--- START OF MATERIAL ---

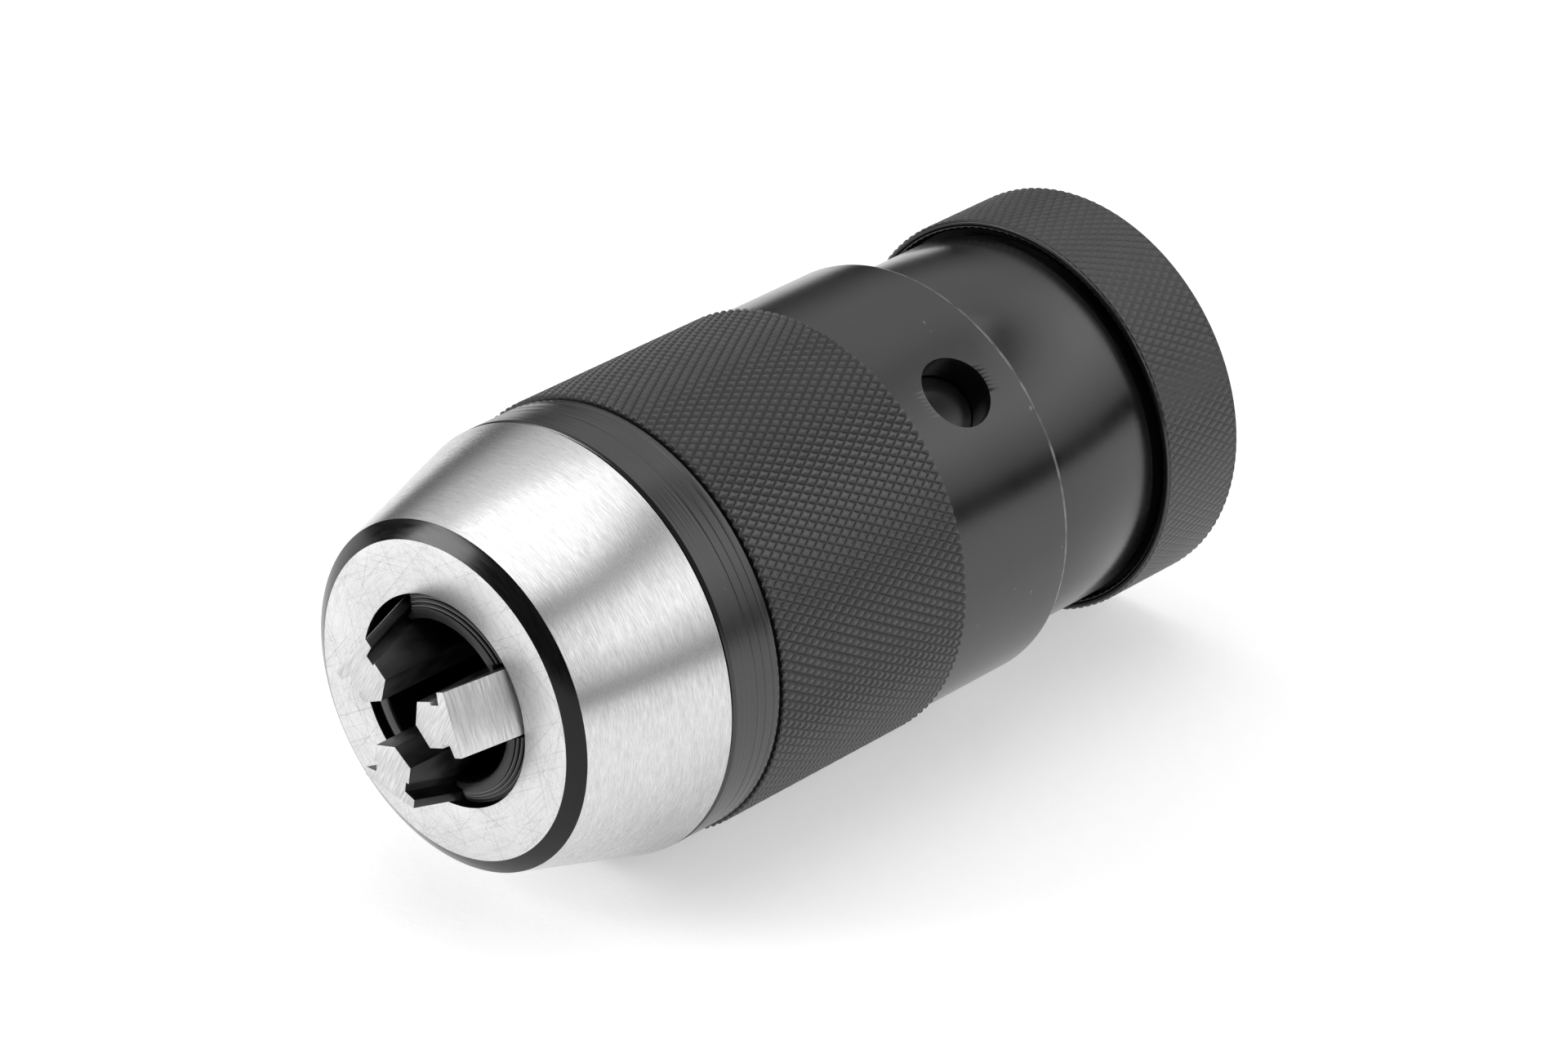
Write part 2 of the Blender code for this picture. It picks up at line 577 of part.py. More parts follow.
make_hood()
make_guide()
make_jaws()
make_sleeve()
make_spindle()
make_taper_body()
make_bearing_cap()
make_rear_ring()
make_circlip()
make_thrust_bearing()
make_friction_spring()
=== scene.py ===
"""Keyless drill chuck lying on its sleeve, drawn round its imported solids."""
import math

import bpy
from mathutils import Matrix, Vector


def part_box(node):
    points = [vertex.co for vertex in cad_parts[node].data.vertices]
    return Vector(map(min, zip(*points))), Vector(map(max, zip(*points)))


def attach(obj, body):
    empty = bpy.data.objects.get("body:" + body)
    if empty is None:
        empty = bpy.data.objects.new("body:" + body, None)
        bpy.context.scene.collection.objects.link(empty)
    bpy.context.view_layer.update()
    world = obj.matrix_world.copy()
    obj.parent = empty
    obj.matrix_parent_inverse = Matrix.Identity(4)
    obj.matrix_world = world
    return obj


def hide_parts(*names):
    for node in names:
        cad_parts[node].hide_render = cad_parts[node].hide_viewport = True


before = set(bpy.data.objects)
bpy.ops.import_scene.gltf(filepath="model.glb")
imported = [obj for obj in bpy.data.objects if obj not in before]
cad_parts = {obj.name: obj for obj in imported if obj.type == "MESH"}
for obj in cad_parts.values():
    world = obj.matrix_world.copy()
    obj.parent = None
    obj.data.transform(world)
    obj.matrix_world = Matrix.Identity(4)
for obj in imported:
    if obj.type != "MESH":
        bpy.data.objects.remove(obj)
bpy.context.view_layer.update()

# ---- Camera, floor and studio lights ----
# The chuck lies on a white table in a bright tent: a broad lamp above, a smaller one in front on
# the left, and white walls, with dark gaps between them that draw streaks along the steel.
camera_data = bpy.data.cameras.new("camera")
camera_data.lens = 146.65
camera_data.clip_start = 0.01
camera = bpy.data.objects.new("camera", camera_data)
camera.location = (0.421825, -0.450277, 0.351478)
camera.rotation_euler = (math.radians(62.30), 0, math.radians(42.87))
bpy.context.scene.collection.objects.link(camera)
bpy.context.scene.camera = camera
bpy.context.scene.view_settings.view_transform = "Standard"

hood_low, hood_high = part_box("hood")
NOSE_Y = hood_low[1]                       # stations are measured back from the nose face
AXIS_Z = (hood_low[2] + hood_high[2]) / 2


class Reading:
    """A shader socket whose sums and products add Math nodes."""

    def __init__(self, finish, socket):
        self.finish, self.socket = finish, socket

    def math(self, operation, *others):
        return self.finish.node("ShaderNodeMath", {"operation": operation}, [self, *others])

    def __add__(self, other):
        return self.math("ADD", other)

    def __sub__(self, other):
        return self.math("SUBTRACT", other)

    def __rsub__(self, other):
        return self.finish.node("ShaderNodeMath", {"operation": "SUBTRACT"}, [other, self])

    def __mul__(self, other):
        return self.math("MULTIPLY", other)

    def __truediv__(self, other):
        return self.math("DIVIDE", other)

    __radd__ = __add__
    __rmul__ = __mul__


class Graph:
    """A node tree that is added to one node at a time."""

    def __init__(self, tree):
        self.tree = tree

    def node(self, kind, settings=None, sockets=(), output=0):
        """Adds a node: its settings first, then the values or links of its sockets."""
        made = self.tree.nodes.new(kind)
        for setting, value in (settings or {}).items():
            if setting == "stops":
                while len(made.color_ramp.elements) < len(value):
                    made.color_ramp.elements.new(1)
                for element, (position, grey) in zip(made.color_ramp.elements, value):
                    element.position, element.color = position, (grey, grey, grey, 1)
            else:
                setattr(made, setting, value)
        pairs = sockets.items() if isinstance(sockets, dict) else enumerate(sockets)
        for socket, value in pairs:
            if isinstance(value, Reading):
                self.join(value, made, socket)
            else:
                made.inputs[socket].default_value = value
        return Reading(self, made.outputs[output])

    def join(self, reading, node, socket):
        self.tree.links.new(reading.socket, node.inputs[socket])

    def split(self, vector):
        outputs = self.node("ShaderNodeSeparateXYZ", sockets=[vector]).socket.node.outputs
        return [Reading(self, output) for output in outputs]

    def vector(self, x, y, z):
        return self.node("ShaderNodeCombineXYZ", sockets=[x, y, z])

    def grain(self, vector, detail=2.0, roughness=0.5):
        """Noise from 0 to 1, mostly near 0.5, about one grain for each unit of the vector."""
        return self.node("ShaderNodeTexNoise", sockets={
            "Vector": vector, "Scale": 1.0, "Detail": detail, "Roughness": roughness})

    def ramp(self, reading, stops):
        return self.node("ShaderNodeValToRGB", {"stops": stops}, [reading])

    def span(self, reading, low, high, to_low=0.0, to_high=1.0):
        """Carries low to to_low and high to to_high, and holds what lies outside them."""
        return self.node("ShaderNodeMapRange", {"clamp": True},
                         [reading, low, high, to_low, to_high])

    def grey(self, reading):
        return self.node("ShaderNodeCombineColor", sockets=[reading, reading, reading])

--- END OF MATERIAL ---

_GOAL_
Extract exactly and only the span of lines that begins at the line containing "make_spindle()" and ends at the line containing "bpy.data.objects.remove(obj)".

_TASK SOLUTION_
make_spindle()
make_taper_body()
make_bearing_cap()
make_rear_ring()
make_circlip()
make_thrust_bearing()
make_friction_spring()
=== scene.py ===
"""Keyless drill chuck lying on its sleeve, drawn round its imported solids."""
import math

import bpy
from mathutils import Matrix, Vector


def part_box(node):
    points = [vertex.co for vertex in cad_parts[node].data.vertices]
    return Vector(map(min, zip(*points))), Vector(map(max, zip(*points)))


def attach(obj, body):
    empty = bpy.data.objects.get("body:" + body)
    if empty is None:
        empty = bpy.data.objects.new("body:" + body, None)
        bpy.context.scene.collection.objects.link(empty)
    bpy.context.view_layer.update()
    world = obj.matrix_world.copy()
    obj.parent = empty
    obj.matrix_parent_inverse = Matrix.Identity(4)
    obj.matrix_world = world
    return obj


def hide_parts(*names):
    for node in names:
        cad_parts[node].hide_render = cad_parts[node].hide_viewport = True


before = set(bpy.data.objects)
bpy.ops.import_scene.gltf(filepath="model.glb")
imported = [obj for obj in bpy.data.objects if obj not in before]
cad_parts = {obj.name: obj for obj in imported if obj.type == "MESH"}
for obj in cad_parts.values():
    world = obj.matrix_world.copy()
    obj.parent = None
    obj.data.transform(world)
    obj.matrix_world = Matrix.Identity(4)
for obj in imported:
    if obj.type != "MESH":
        bpy.data.objects.remove(obj)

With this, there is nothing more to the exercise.